▸ Data section:
--- start ---

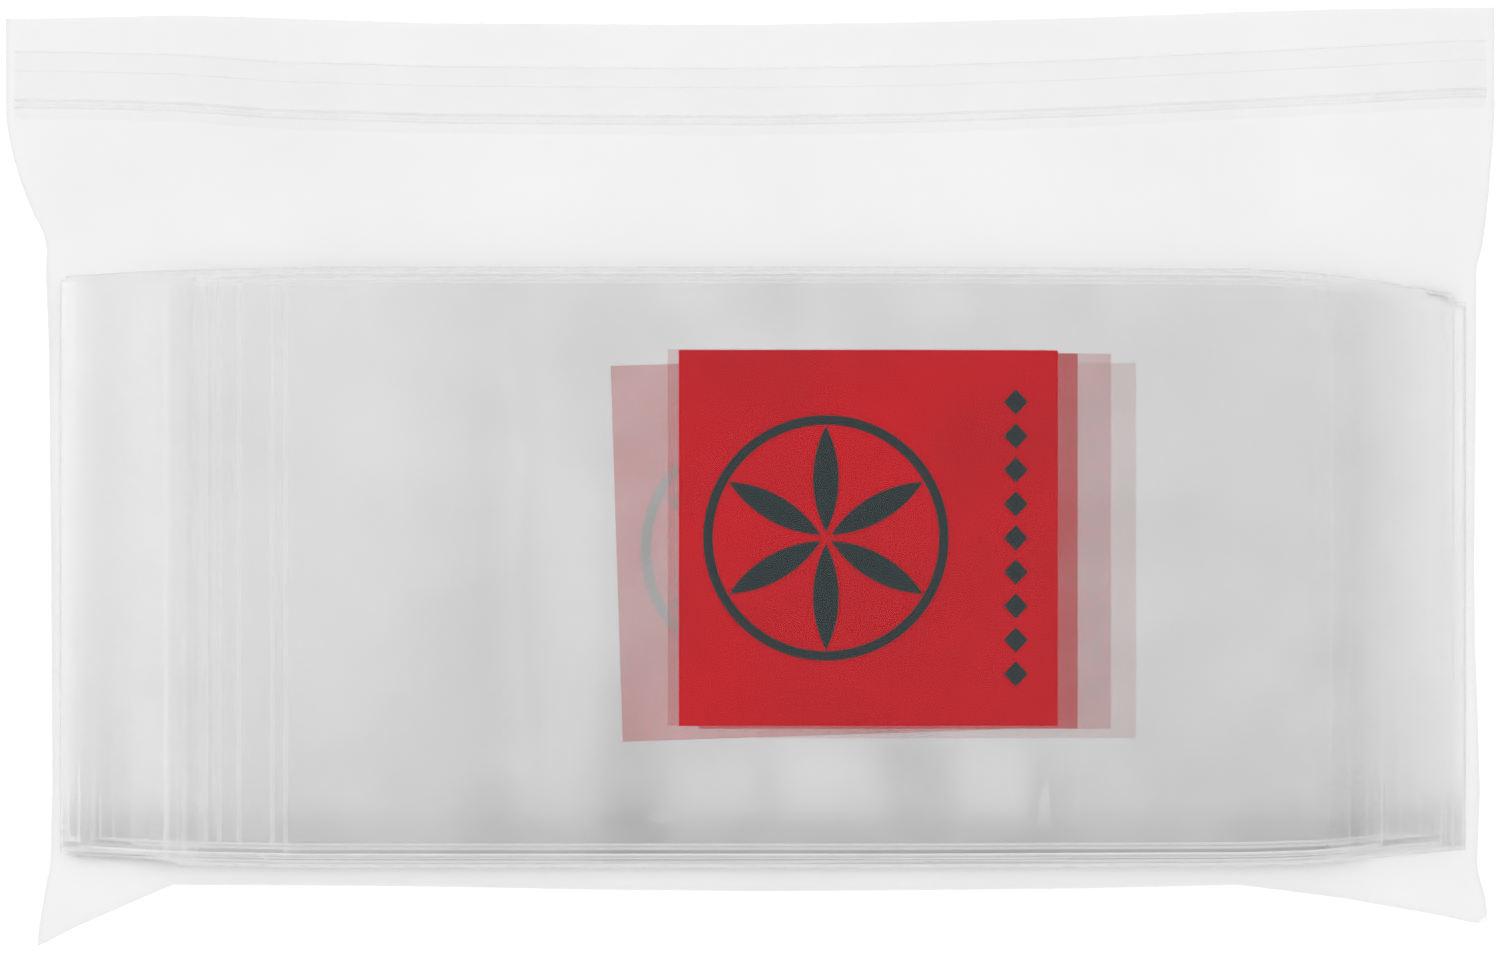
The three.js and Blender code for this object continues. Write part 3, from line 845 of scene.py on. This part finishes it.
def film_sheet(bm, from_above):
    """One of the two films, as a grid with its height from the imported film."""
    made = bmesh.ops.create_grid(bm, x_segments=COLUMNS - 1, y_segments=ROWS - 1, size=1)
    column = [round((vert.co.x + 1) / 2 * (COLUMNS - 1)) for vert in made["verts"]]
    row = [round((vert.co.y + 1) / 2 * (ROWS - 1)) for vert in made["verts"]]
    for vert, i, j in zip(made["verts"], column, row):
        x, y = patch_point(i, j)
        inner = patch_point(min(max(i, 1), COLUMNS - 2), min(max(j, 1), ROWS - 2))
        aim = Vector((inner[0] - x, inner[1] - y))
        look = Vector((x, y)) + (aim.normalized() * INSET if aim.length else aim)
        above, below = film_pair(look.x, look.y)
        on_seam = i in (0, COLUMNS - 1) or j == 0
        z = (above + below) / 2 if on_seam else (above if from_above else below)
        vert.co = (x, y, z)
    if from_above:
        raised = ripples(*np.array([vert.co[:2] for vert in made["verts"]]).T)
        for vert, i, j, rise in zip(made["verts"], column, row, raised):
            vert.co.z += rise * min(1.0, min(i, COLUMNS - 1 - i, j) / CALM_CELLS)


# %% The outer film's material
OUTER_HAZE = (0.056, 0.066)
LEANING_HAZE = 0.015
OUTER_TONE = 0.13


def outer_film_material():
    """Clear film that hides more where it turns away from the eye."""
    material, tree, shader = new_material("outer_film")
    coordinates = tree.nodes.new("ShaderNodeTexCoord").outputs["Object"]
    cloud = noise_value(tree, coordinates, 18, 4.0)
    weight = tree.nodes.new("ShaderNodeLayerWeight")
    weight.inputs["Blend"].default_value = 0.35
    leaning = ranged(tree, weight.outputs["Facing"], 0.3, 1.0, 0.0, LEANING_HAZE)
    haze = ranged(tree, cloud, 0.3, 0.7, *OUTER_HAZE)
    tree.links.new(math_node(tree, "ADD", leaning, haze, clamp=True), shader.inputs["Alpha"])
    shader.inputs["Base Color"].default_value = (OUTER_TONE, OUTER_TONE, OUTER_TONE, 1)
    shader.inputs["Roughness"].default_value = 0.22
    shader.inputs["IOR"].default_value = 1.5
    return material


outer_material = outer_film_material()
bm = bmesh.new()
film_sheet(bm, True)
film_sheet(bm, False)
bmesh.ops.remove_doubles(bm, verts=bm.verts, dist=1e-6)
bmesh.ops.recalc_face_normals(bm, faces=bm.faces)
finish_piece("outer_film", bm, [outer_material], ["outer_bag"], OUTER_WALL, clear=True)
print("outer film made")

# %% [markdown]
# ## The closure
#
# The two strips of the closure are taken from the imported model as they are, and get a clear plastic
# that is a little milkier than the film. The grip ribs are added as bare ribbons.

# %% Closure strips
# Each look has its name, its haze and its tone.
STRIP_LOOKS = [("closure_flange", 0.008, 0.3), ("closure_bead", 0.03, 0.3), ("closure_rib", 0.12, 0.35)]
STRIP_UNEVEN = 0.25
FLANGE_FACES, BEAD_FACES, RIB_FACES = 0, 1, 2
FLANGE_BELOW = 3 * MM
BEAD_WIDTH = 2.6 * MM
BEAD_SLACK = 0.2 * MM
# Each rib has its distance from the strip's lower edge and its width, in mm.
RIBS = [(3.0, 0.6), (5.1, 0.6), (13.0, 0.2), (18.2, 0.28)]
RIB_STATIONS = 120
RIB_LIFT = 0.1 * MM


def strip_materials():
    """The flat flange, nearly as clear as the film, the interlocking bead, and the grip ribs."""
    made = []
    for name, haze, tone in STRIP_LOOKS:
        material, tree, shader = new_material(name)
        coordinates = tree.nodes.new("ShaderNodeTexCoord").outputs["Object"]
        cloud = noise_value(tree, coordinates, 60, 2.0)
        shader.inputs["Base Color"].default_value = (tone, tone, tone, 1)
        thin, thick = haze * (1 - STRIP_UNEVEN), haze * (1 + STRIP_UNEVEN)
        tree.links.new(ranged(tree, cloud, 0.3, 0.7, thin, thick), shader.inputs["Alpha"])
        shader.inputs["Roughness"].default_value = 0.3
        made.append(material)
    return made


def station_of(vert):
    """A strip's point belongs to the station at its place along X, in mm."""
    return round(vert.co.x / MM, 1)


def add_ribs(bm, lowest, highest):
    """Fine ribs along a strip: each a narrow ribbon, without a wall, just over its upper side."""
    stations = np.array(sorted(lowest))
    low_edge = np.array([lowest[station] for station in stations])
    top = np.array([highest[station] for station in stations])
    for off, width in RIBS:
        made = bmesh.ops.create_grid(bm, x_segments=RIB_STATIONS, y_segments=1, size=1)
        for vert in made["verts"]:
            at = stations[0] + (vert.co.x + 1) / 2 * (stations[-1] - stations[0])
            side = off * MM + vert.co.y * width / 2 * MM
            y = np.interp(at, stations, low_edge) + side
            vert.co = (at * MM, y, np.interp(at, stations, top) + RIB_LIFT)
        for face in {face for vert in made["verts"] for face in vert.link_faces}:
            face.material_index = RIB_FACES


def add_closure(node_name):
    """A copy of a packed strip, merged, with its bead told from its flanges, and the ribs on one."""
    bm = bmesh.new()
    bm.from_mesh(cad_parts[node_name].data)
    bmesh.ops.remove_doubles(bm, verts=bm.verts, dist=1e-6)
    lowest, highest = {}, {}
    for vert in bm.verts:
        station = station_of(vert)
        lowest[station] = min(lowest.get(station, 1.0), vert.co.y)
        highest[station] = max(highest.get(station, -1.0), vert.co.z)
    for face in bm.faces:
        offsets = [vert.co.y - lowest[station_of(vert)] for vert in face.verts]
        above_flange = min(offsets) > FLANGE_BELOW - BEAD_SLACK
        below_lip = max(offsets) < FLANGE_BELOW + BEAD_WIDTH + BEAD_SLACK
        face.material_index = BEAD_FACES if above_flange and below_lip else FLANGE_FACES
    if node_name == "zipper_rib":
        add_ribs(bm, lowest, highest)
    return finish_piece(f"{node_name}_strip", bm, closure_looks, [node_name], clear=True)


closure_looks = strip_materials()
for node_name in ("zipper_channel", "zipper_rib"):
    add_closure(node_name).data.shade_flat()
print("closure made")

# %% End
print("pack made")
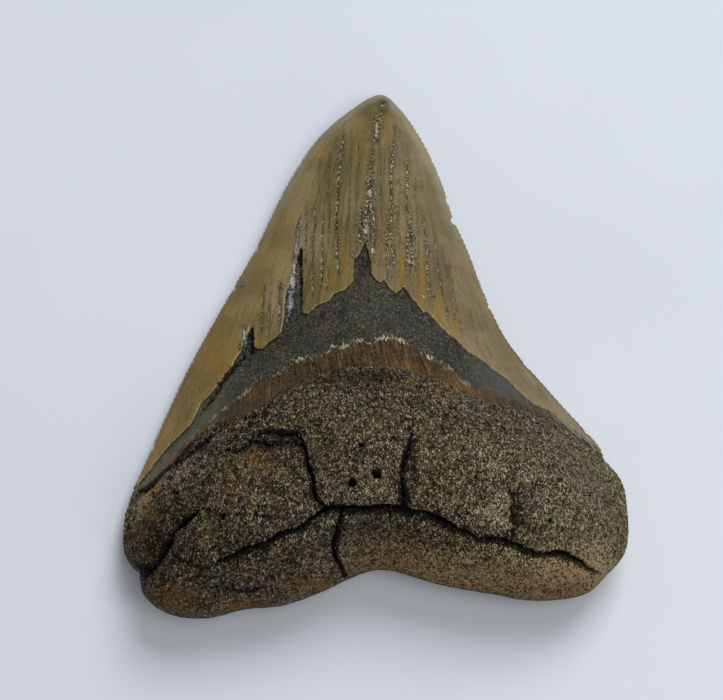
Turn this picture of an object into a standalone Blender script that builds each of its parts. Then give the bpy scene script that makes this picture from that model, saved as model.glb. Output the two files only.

--- end ---

Please write out exactly the lines from the start of the data through the line that contains "OUTER_TONE = 0.13", both ends included, and nothing else.

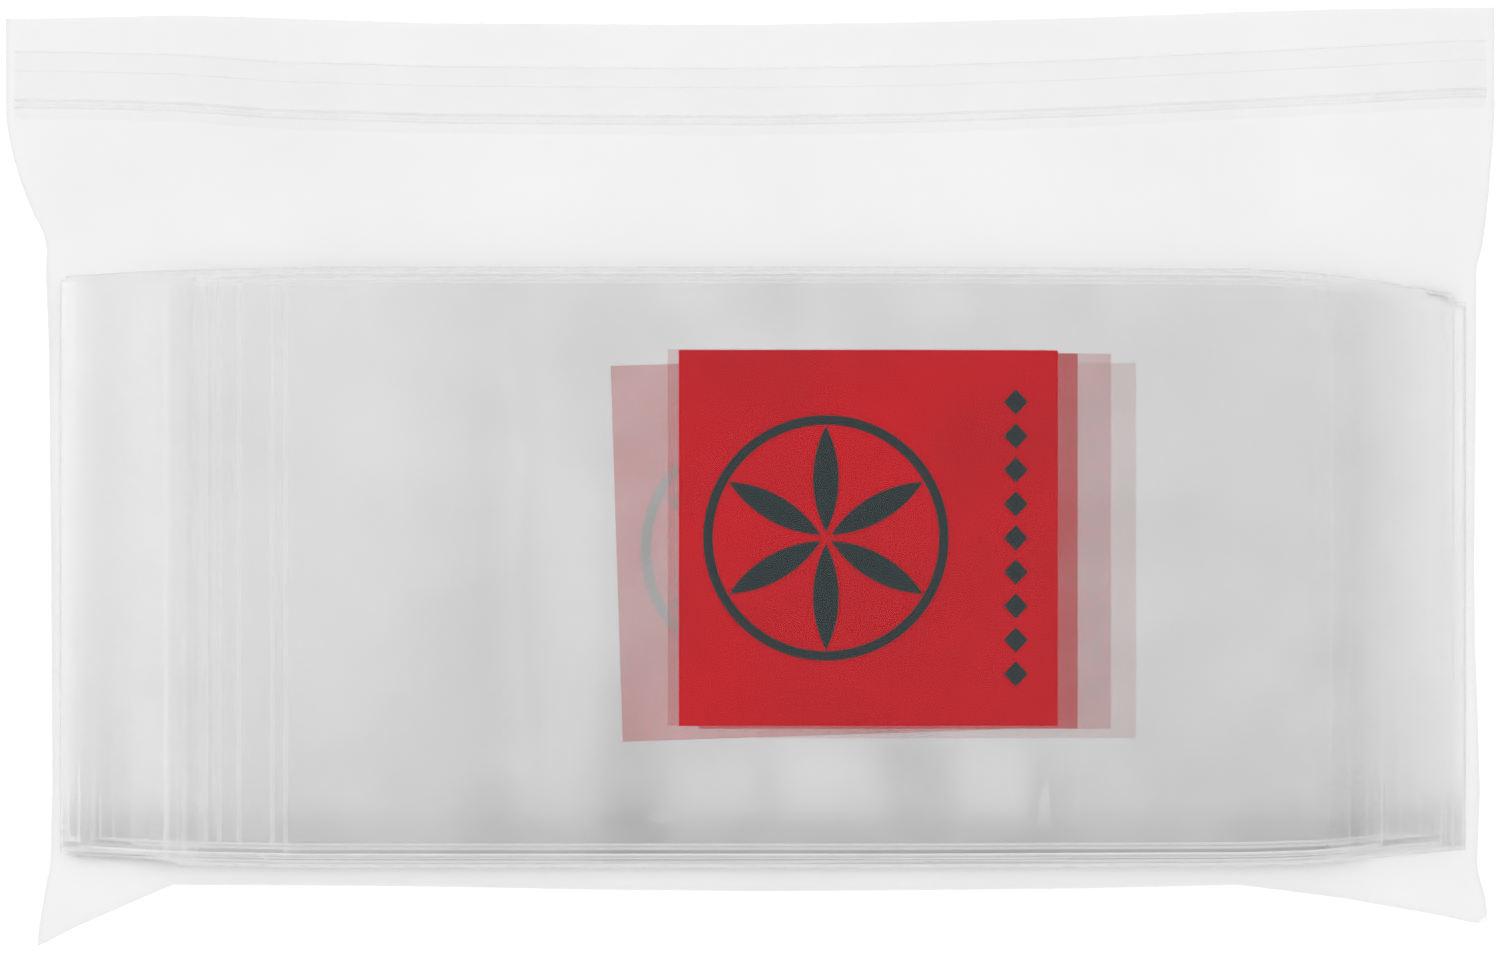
The three.js and Blender code for this object continues. Write part 3, from line 845 of scene.py on. This part finishes it.
def film_sheet(bm, from_above):
    """One of the two films, as a grid with its height from the imported film."""
    made = bmesh.ops.create_grid(bm, x_segments=COLUMNS - 1, y_segments=ROWS - 1, size=1)
    column = [round((vert.co.x + 1) / 2 * (COLUMNS - 1)) for vert in made["verts"]]
    row = [round((vert.co.y + 1) / 2 * (ROWS - 1)) for vert in made["verts"]]
    for vert, i, j in zip(made["verts"], column, row):
        x, y = patch_point(i, j)
        inner = patch_point(min(max(i, 1), COLUMNS - 2), min(max(j, 1), ROWS - 2))
        aim = Vector((inner[0] - x, inner[1] - y))
        look = Vector((x, y)) + (aim.normalized() * INSET if aim.length else aim)
        above, below = film_pair(look.x, look.y)
        on_seam = i in (0, COLUMNS - 1) or j == 0
        z = (above + below) / 2 if on_seam else (above if from_above else below)
        vert.co = (x, y, z)
    if from_above:
        raised = ripples(*np.array([vert.co[:2] for vert in made["verts"]]).T)
        for vert, i, j, rise in zip(made["verts"], column, row, raised):
            vert.co.z += rise * min(1.0, min(i, COLUMNS - 1 - i, j) / CALM_CELLS)


# %% The outer film's material
OUTER_HAZE = (0.056, 0.066)
LEANING_HAZE = 0.015
OUTER_TONE = 0.13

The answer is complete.